Фиалки пахли гнилью. Ландыш — тленьем.
Стволы дерев, обглоданных конями
Голодными, торчали непристойно,
Как ноги трупов. Листья и трава
Казались красными. А зелень злаков
Была опалена огнём и гноем.
Лицо природы искажалось гневом
И ужасом.
А души вырванных
Насильственно из жизни вились в ветре,
Носились по дорогам в пыльных вихрях,
Безумили живых могильным хмелем
Неизжитых страстей, неутолённой жизни,
Плодили мщенье, панику, заразу…
Зима в тот год была Страстной неделей,
И красный май сплелся с кровавой Пасхой,
Но в ту весну Христос не воскресал.
А мы жили в этом ужасе и каждый день ходили в театр, репетировали, играли… Это было странное время…
Помню эвакуацию, Ташкент, оборванца на базаре, который пытался стащить кошелек у Ахматовой. Я сказала ему: «Как же тебе не стыдно! Она из Ленинграда, голодная…» И он исчез, а через десять минут принес горячий пирожок, ткнул его в руки Ахматовой: «Ешь!» И пропал в базарной толпе окончательно, навсегда. Он украл пирожок для нее!
Я плачу, когда вспоминаю, как Ахматова лежала на кровати с посиневшими губами, а вокруг глаз ее была прозрачная предсмертная темнота. Это было после постановления в 1946 году
[12]
. Она сказала мне тогда: «Фаина, я не понимаю, зачем нашей великой стране, победившей фашизм, понадобилось проехать всеми своими танками по грудной клетке одной старой женщины?» Она ошибалась.

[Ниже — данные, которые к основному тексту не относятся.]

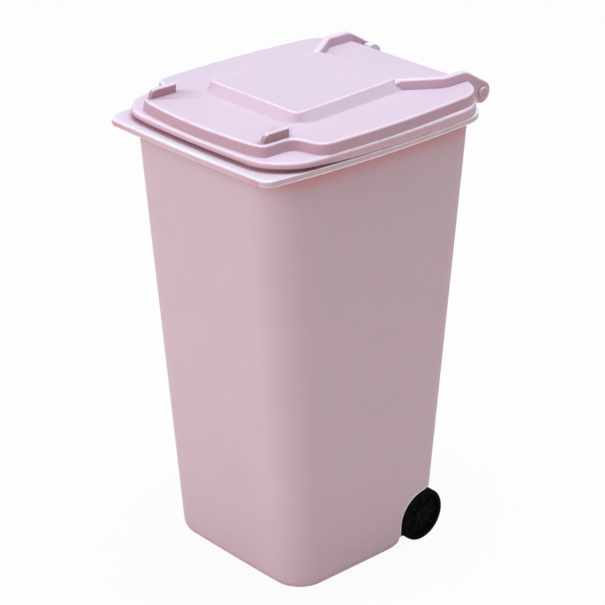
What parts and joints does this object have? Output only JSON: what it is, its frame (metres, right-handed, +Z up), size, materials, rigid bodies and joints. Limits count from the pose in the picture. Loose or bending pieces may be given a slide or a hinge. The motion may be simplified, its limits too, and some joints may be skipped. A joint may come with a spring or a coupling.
{
  "type": "countertop bin with hinged lid",
  "caption": "Small tapered countertop bin with a rear-hinged stepped lid, moulded carrying bar and a pair of rear wheels on an axle.",
  "frame": {"origin": "on the ground, in the middle of the overall width and depth", "axes": "+Z up, the front of the bin faces -Y and the hinge and wheels are at +Y, +X is the bin's left-to-right axis as seen from the front"},
  "size_m": [0.0778, 0.0998, 0.1538],
  "materials": {
    "pink_plastic": "satin",
    "black_plastic": "semi-gloss",
    "axle_steel": "drawn"
  },
  "bodies": {
    "bin": {"bin_body": "pink_plastic", "hinge_pin_left": "pink_plastic", "hinge_pin_right": "pink_plastic"},
    "lid": {"lid": "pink_plastic"},
    "wheelset": {"axle": "axle_steel", "wheel_left": "black_plastic", "wheel_right": "black_plastic"}
  },
  "joints": [
    {"name": "lid_hinge", "type": "hinge", "parent": "bin", "child": "lid", "pos_m": [0, 0.04645, 0.1454], "axis": [-1, 0, 0], "range_deg": [0, 255]},
    {"name": "wheels_spin", "type": "hinge", "parent": "bin", "child": "wheelset", "pos_m": [0, 0.02095, 0.0089], "axis": [1, 0, 0], "continuous": true}
  ]
}
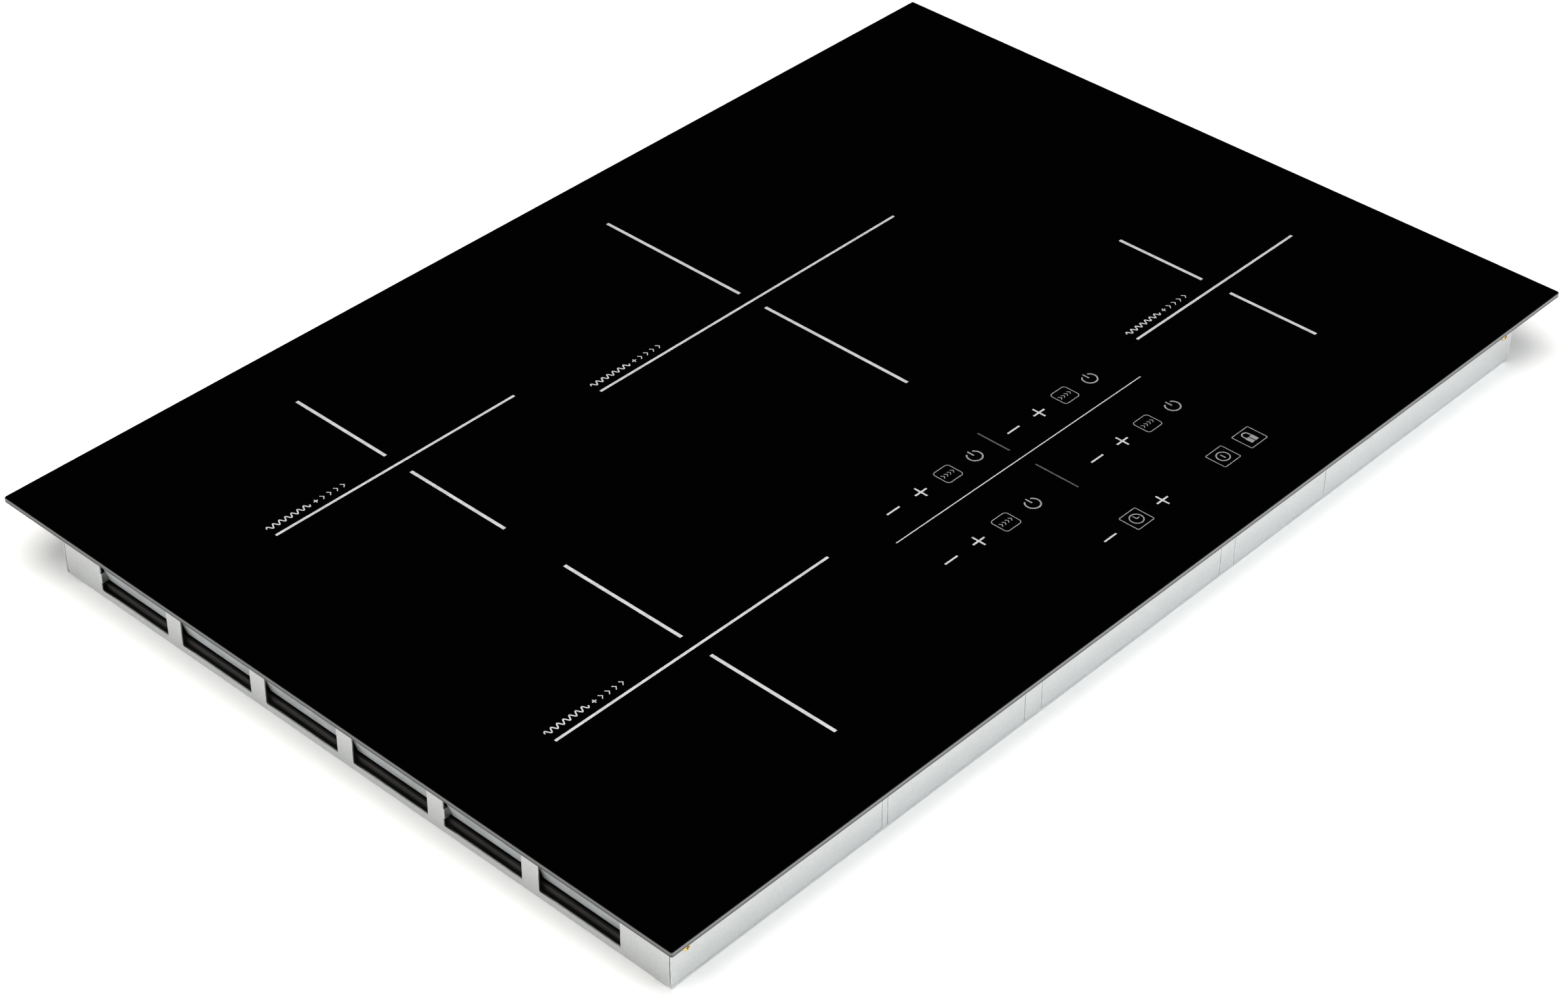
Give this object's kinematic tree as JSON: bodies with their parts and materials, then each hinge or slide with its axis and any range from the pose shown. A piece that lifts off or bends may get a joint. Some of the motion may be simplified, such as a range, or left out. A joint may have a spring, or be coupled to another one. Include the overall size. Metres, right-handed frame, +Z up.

Она не была просто «одной старой женщиной», поэтому понадобилась тяжелая артиллерия, чтобы заставить умолкнуть ее музу.
Я улыбаюсь, когда вспоминаю, как поддразнивала Любочку Орлову. Она так любила наряды! И я дразнила ее этой любовью. Помню, как-то после поездки Любочки в Америку сказала, изображая ее: «Ах, опять жена Чаплина была в своем «беременном» платье! Напрасно съездила, придется ехать еще раз!» Любочка не обижалась. А однажды мне пришлось держать ее у себя больше трех часов — она забежала на полчасика, но Лизе
[13]
очень хотелось блеснуть перед ухажером в Любочкиной норковой шубке. Мы думали, что Любочка ничего не заметит, да и по правде говоря, Лизе шубка была куда нужнее — внешностью она обладала весьма невзрачной, а замуж очень хотела. Но, видимо, впечатление, произведенное на ухажера, было совершенно убийственным, так как Лиза прогуляла три часа вместо тридцати минут, на которые мы договаривались. Я извивалась, как глист в унитазе, чтобы Любочка ничего не заподозрила, так как вышло бы неловко.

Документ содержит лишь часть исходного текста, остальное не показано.